Stripped of its jargon, what he is saying is that the lower oil prices go, the more he wants the price of all other goods in the shops to go up: that he wishes to pass a law insisting that you when you stand before the girl on the supermarket till to pay for your groceries, you have to fork over the tenner you thought you had just saved out on the store’s garage forecourt.

Better yet, why not reverse-subsidize the price of oil: let us keep its price fixed and remit the difference between what Mme Renoir or Herr Pfister will continue to pay at the pump and the actual lowered market level straight to those poor, anxious souls fretting at their lost racehorse acquisitions and foregone casino jaunts in their five star hotels in Dubai, or Moscow, or Houston. If not, you should be aware, Mr. Praet seems to be admonishing us, that economic activity in Europe will contract further since this is predicated solely upon the dominant economic shamanism of ‘well-anchored inflation expectations’ – and also watch out for the region’s towering debts to appear even more unserviceable than they are today, into the bargain!

Have we really reached such a stage where decisions relating to trillions of dollars and euros of centralised, indiscriminate, and utterly inequitable asset buying hinge upon such an insubstantial construct as this chimera of ‘expectations’?

It seems, alas, we have. Truly, we have nothing to fear but the fear of fear itself!

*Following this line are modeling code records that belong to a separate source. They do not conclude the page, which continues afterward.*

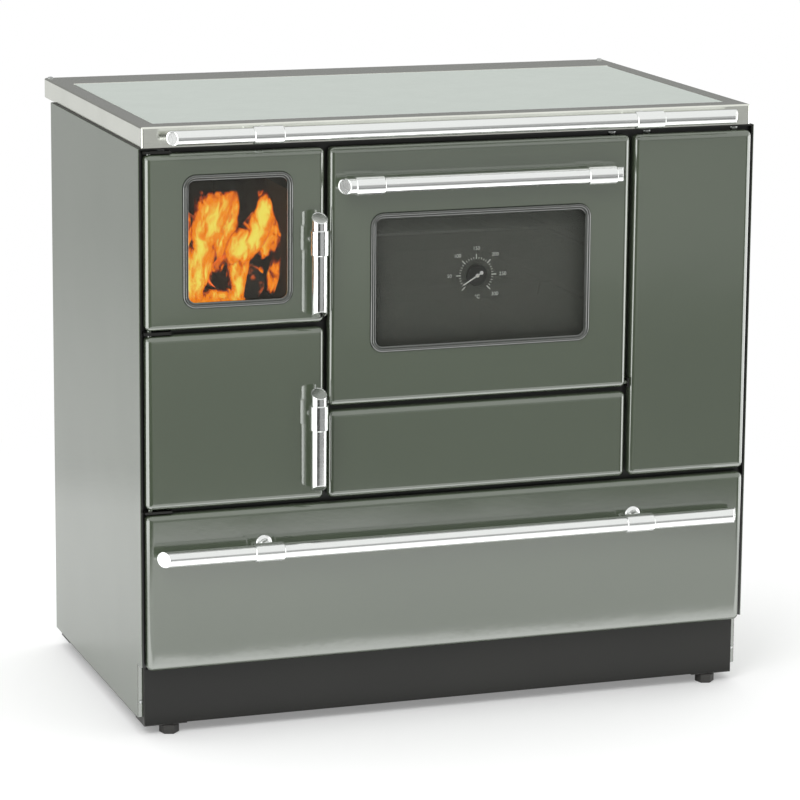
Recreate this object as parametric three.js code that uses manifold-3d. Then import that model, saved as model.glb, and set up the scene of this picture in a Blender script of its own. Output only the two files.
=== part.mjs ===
// A wood cookstove, 900 mm wide: enamelled body, firebox and ash box on the left, oven in the middle,
// fixed cover on the right, fuel drawer below and a steel hob on top. Millimetres, +Z up, front at -Y.
// Sizes are laid out with Y = 0 on the front edges of the side panels and Z = 0 on the floor.
import * as THREE from "three";
import { mergeVertices } from "three/addons/utils/BufferGeometryUtils.js";
import Module from "manifold-3d";

const wasm = await Module();
wasm.setup();

// ---------- driving dimensions ----------

const bodyWidth = 900;
const bodyDepth = 497;
const hobHeight = 850;
const seatGap = 0.3; // between pieces that rest on, or fit in, each other
const enamelSheet = 1.5; // side panels
const panSheet = 2; // door pans, covers and the black front frame
const frameSheet = 3; // carcass, firebox and oven
const innerCornerRadius = 4;

// front layout: shadow gaps between the enamelled fronts
const sideMargin = 7;
const columnGap = 7;
const rowGap = 7;
const topGap = 7.6;
const leftColumnWidth = 252.5;
const rightColumnWidth = 178;
const drawerBottom = 98;
const drawerHeight = 220;
const ashDoorHeight = 241.5;
const lowerCoverHeight = 123;

// door and cover pans
const panProud = 10; // face in front of the side panels' edges
const frameRecess = 8; // black frame plate behind those edges
const panDepth = 14;
const rimRadius = 6;
const rimCorner = 7;

// side panels and plinth
const sidePanelBottom = 25;
const kickHeight = 102;
const kickSetback = 21;
const kickFlange = 7.4;
const plinthEndInset = 8.5; // from the body's sides
const plinthSetback = 12.4;
const plinthBottom = 15;
const plinthTop = 96;
const plinthLip = 5;

// carcass
const baseDeckTop = 61;
const postLeg = 26;
const postFlange = 8;
const topFlangeWidth = 18;
const bracketWidth = 48;
const bracketThickness = 2;
const ovenWallInset = 9; // upright walls under the oven, inside its mouth

// feet
const footSideInset = 45; // axis from the body's side
const footInset = 22.5; // from the front panel edges
const footRearInset = 27; // from the back panel
const footAcrossFlats = 24;
const footStudRadius = 4;
const footStudLength = 38;

// hob
const hobFrameWidth = 890;
const hobFrameOverhang = 60.5; // behind the back panel
const hobFrameHeight = 28.4;
const hobFrameSetback = 2.5;
const hobSideStrip = 25;
const hobFrontStrip = 33.5;
const hobBackStrip = 80;
const hobPlateThickness = 8;
const hobPlateChamfer = 1.2;
const hobLedgeWidth = 14;
const hobSealHeight = 4;
const hobSealWidth = 9;

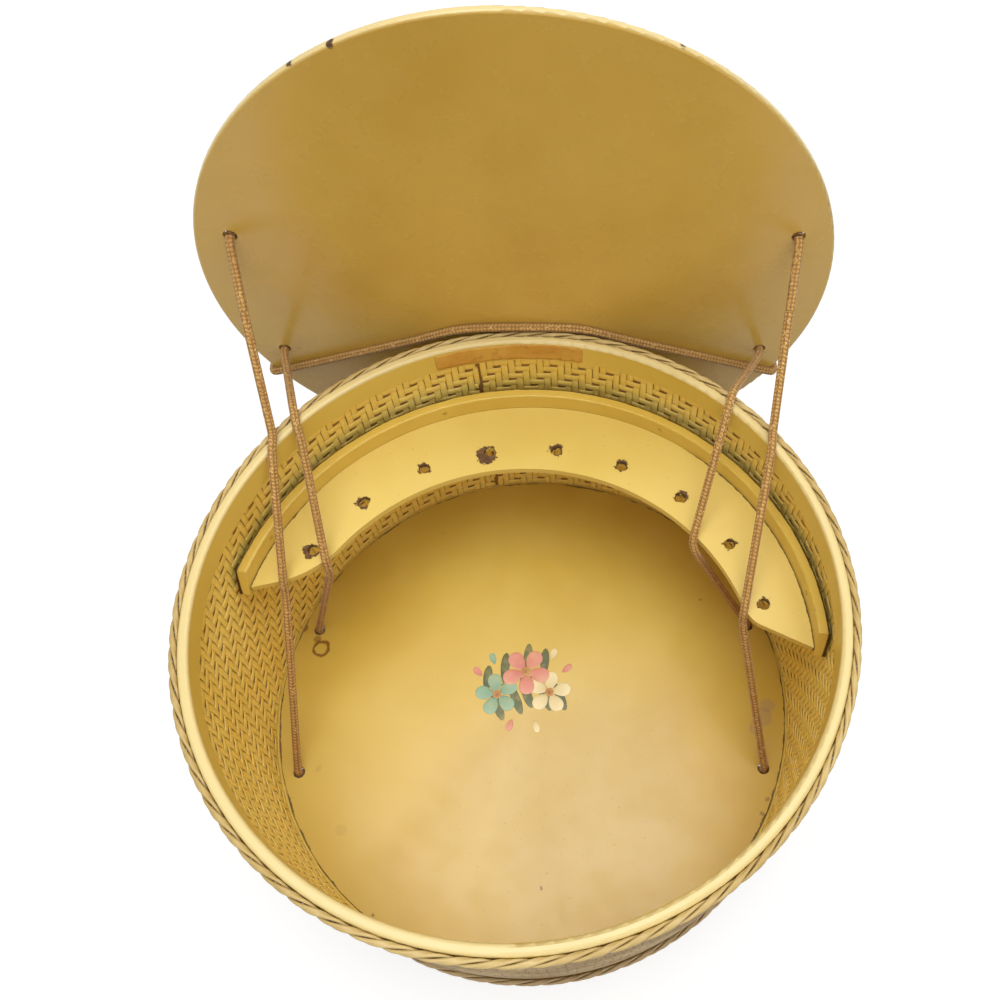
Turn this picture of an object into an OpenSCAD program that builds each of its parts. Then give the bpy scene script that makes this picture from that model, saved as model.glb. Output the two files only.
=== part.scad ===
// Round woven sewing basket with a crescent spool tray and a loose board lid held by two cords.
// Millimetres. The origin is the middle of the foot, on the table. +Z is up, +Y points to the back.

/* [Basket] */
// Radius of the woven wall's inner face at the foot
wall_foot_r = 157.8; // [118:0.1:198]
// How much larger that radius is at the top
wall_flare = 1.8; // [0:0.1:8]
// How far the wall bellies out halfway up
wall_belly = 1.6; // [0:0.1:3]
// Thickness of the woven wall
wall_t = 2.6; // [1.5:0.1:4]
// Height of the rim above the table
rim_h = 164; // [120:1:240]
// Gap between pieces that lie against each other
fit = 0.2; // [0.1:0.05:0.4]

/* [Rim and foot] */
// Thickness of the bent rim hoop
hoop_t = 5.3; // [3:0.1:7]
// Height of the bent rim hoop
hoop_h = 15; // [10:0.5:25]
// Radius of the rounding on the hoop's top edges
hoop_round = 1.8; // [0.5:0.1:2.4]
// Thickness of the twisted rim braid
rim_braid_d = 3.8; // [3:0.1:8]
// Thickness of the twisted foot braid
foot_braid_d = 3.2; // [2:0.1:6]
// Thickness of the hoop inside the foot
base_hoop_t = 3; // [2:0.1:3.6]

/* [Floor] */
// Height of the floor board's upper face
floor_top = 12; // [10:0.5:20]
// Thickness of the floor board
floor_t = 4; // [2.5:0.5:6]
// Gap between the floor board's edge and the woven wall
floor_gap = 0.8; // [0.2:0.1:2]
// Side of the picture that is stuck on the floor board
transfer_w = 72; // [40:1:84]
// Thickness of the picture and of the label paper
paper_t = 0.25; // [0.2:0.05:0.5]
// Place of the picture's middle, to the right of the basket's middle
transfer_x = -5.5; // [-40:0.5:40]
// Place of the picture's middle, to the front of the basket's middle
transfer_front = -6; // [-40:0.5:40]

/* [Tray] */
// Height of the shelf's upper face
shelf_top = 111; // [80:1:130]
// Thickness of the shelf
shelf_t = 4; // [3:0.5:6]
// How far the tray's own middle lies in front of the basket's middle
tray_front = 4.5; // [0:0.1:6]
// How much smaller the tray lip's outer radius is than the woven wall's inner radius there
lip_gap = 0.9; // [0.8:0.1:4]
// Thickness of the tray lip
lip_t = 6; // [3.5:0.1:7]
// Height of the tray lip
lip_h = 15; // [10:0.5:25]
// Rounding of the tray lip's top edges
lip_round = 1; // [0.4:0.1:1.6]
// How much smaller the radius of the shelf's hollow inner edge is than its outer radius
shelf_step = 27.1; // [20:0.1:40]
// Distance of the inner edge's centre in front of the tray's middle
shelf_in_front = 17.9; // [14:0.1:22]
// Distance of the inner edge's centre to the right of the tray's middle
shelf_in_right = 0.4; // [0:0.1:2]
// Distance of the shelf's ends behind the tray's middle, at the lip
shelf_end_y = 13; // [6:0.5:20]
// Slope of the shelf's ends, rising towards the middle
shelf_end_slope = 20; // [10:1:25]
// Rounding of the shelf's left inner corner
shelf_left_corner_r = 56; // [40:1:60]
// Rounding of the shelf's right inner corner
shelf_right_corner_r = 15; // [8:0.5:20]
// Angle by which the tray sits turned in the basket, clockwise from above
tray_turn = 7.3; // [0:0.1:12]
// Number of peg holes
peg_count = 9; // [3:1:9]
// Diameter of a peg hole
peg_hole_d = 6.5; // [4:0.1:8]
// Distance of the middle peg hole from the shelf's inner edge
peg_in = 14.1; // [10:0.1:18]
// Distance of the holes' curve's centre in front of the tray's middle
peg_curve_front = 12.7; // [10:0.1:22]
// Angle between two peg holes on that curve
peg_step = 17; // [10:0.5:17]
// Turn of the whole row of peg holes along that curve, towards the right
peg_turn = 1.1; // [0:0.1:3]

/* [Lid] */
// How far the lid's edge stands out past the rim braid
lid_out = 1.6; // [0:0.1:4]
// Thickness of the lid board
lid_t = 3.8; // [3:0.1:6]
// Rounding of the lid's edge
lid_round = 1.2; // [0.5:0.1:1.4]
// Lean of the open lid from upright, towards the front
lid_lean = 6; // [2:0.5:12]
// Height of the open lid's middle above the rear rim cord, along the lid
lid_lift = 21.7; // [10:0.1:30]
// Turn of the open lid in its own plane
lid_turn = 1.4; // [0:0.1:2]

/* [Cords] */
// Diameter of the two cords
cord_d = 4.6; // [3:0.1:5]
// Diameter of the cord holes
cord_hole_d = 7; // [5.5:0.1:9]
// Distance of the left and right cord holes inside the wall's foot
cord_in = 17.8; // [15:0.1:21]
// Distance of the front cord holes in front of the middle
front_hole_y = 48; // [46:0.5:50]
// Distance of the rear cord holes behind the middle
rear_hole_y = 45; // [43:0.5:47]
// Diameter of the knots under the floor board
knot_d = 10; // [8:0.5:10]

/* [Fasteners] */
// Diameter of a brad's shank
brad_d = 1.2; // [0.8:0.1:1.6]
// Diameter of a brad's head
brad_head_d = 2.8; // [2:0.1:4]
// Thickness of a brad's head
brad_head_t = 0.6; // [0.4:0.1:1]
// Number of brads round the rim
rim_brads = 12; // [6:1:18]
// Number of brads round the foot
foot_brads = 12; // [6:1:18]

/* [Hidden] */
$fn = 96;

PAINT = [0.80, 0.64, 0.27];
PALE_PAINT = [0.86, 0.74, 0.45];
CANE = [0.72, 0.58, 0.27];
CORD = [0.60, 0.42, 0.31];
STEEL = [0.45, 0.42, 0.38];
PAPER = [0.72, 0.44, 0.14];
POSY = [0.86, 0.62, 0.58];

// The rim: the wall's top edge carries the braid, and the hoop lies inside both.
rim_braid_z = rim_h - 0.3 - rim_braid_d / 2;
wall_top = rim_braid_z - rim_braid_d / 2 - 0.1;
// The wall's inner radius at a height, h being that height as a share of the wall's own
function wall_shape(h) = wall_foot_r + wall_flare * h + 4 * wall_belly * h * (1 - h);
function wall_r(z) = wall_shape(z / wall_top);
hoop_r = min(wall_r(rim_h - hoop_h), wall_r(wall_top)) - fit;
rim_braid_r = hoop_r + fit + rim_braid_d / 2;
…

Mind you, if might not hurt to take this expectations/animal spirits lark a bit more seriously in the context of what European policy says to the entrepreneur about what his chances are of both successfully launching a new, or expanding an existing, venture and of actually getting to enjoy some of the fruits of his achievement without suffering either arbitrary confiscation or enduring populist outrage should he manage it. We shall return to deal with this matter in a forthcoming posting.